Gangarama's further eyewitness statements describes rape and arson. The Bargis set fire to houses, temples and villages, demanding riches. Those who failed to pay were filled with water in nostrils or drowned in tanks. Gangarama mentions the miserable conditions of the people of the ravaged areas, as follows:The Brahmans and the Pandits ran away with their books, the 'Sonar benias' (goldsmiths) with their weights and measures, the 'Gandha-vaniks' (grocers, druggists, and perfumers) and the 'Kñasārīs' (bell-metal-workers) after closing their shops, the blacksmiths and the potters with their implements, the fishermen with their nets and ropes, and the Sankha-vaniks' (conch-dealers) with their own articles. The Kayasthas and the Vaidyas followed suit. The gentle ladies, who had never walked publicly on foot, went out with bag and baggage on their heads. The Kşetris and the Rajputs filed away leaving their swords behind; the Kaivartas and the agriculturists did the same with their ploughs and with paddy-seeds on the back of their oxen. The Shaikhs, the Sayyids, the Mughals and the Pathāns ran out of their villages; and pregnant women, who could not walk long, gave birth to children on the way. The poor people ran away with their humble clothes, the old walked out with their sticks, and the Chñais and the Dhanuks went out with goats Suddenly the Bargis surrounded these run-away people in the field and plundered their gold and silver to the exclusion of everything else.
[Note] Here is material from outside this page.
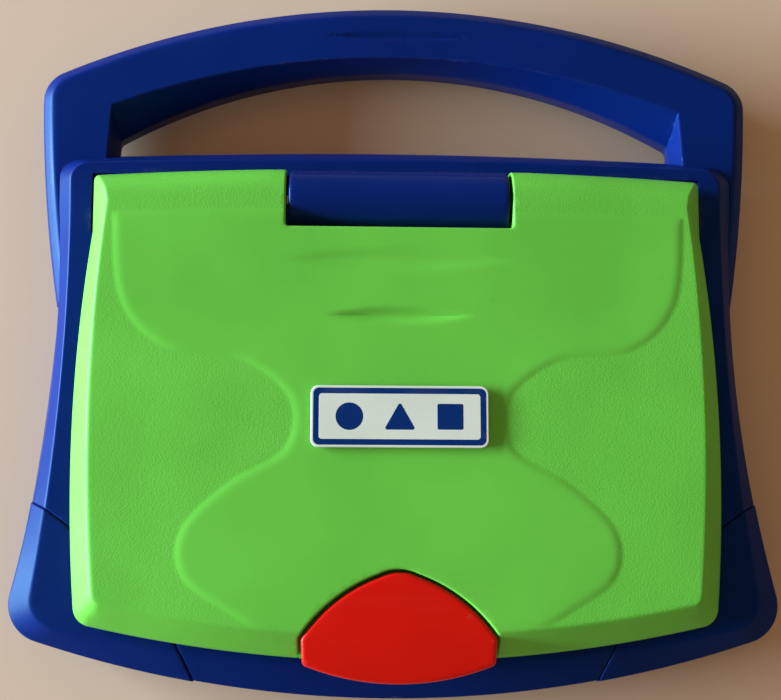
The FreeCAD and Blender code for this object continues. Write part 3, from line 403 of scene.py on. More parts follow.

They cut off the hands of some, noses and ears of others, and killed many. They even ravished beautiful women, entered into the villages, and set fire to the houses. Again and again they demanded money of the people and poured water into the noses of some, who failed to supply them with it, drowned others in tanks, and instantly put many of them to deathTo escape the Maratha raids and preserve their honor and wealth, some residents of West Bengal fled to Eastern and Northern Bengal, including Dacca, Maldah, and Rampur Boalia, where they settled permanently. Raja Krsnacandra of Nadia temporarily left Krşņanagar. Similarly, the mother of Rajah Tilakcandrā Rāya of Burdwan fled to Mulajor.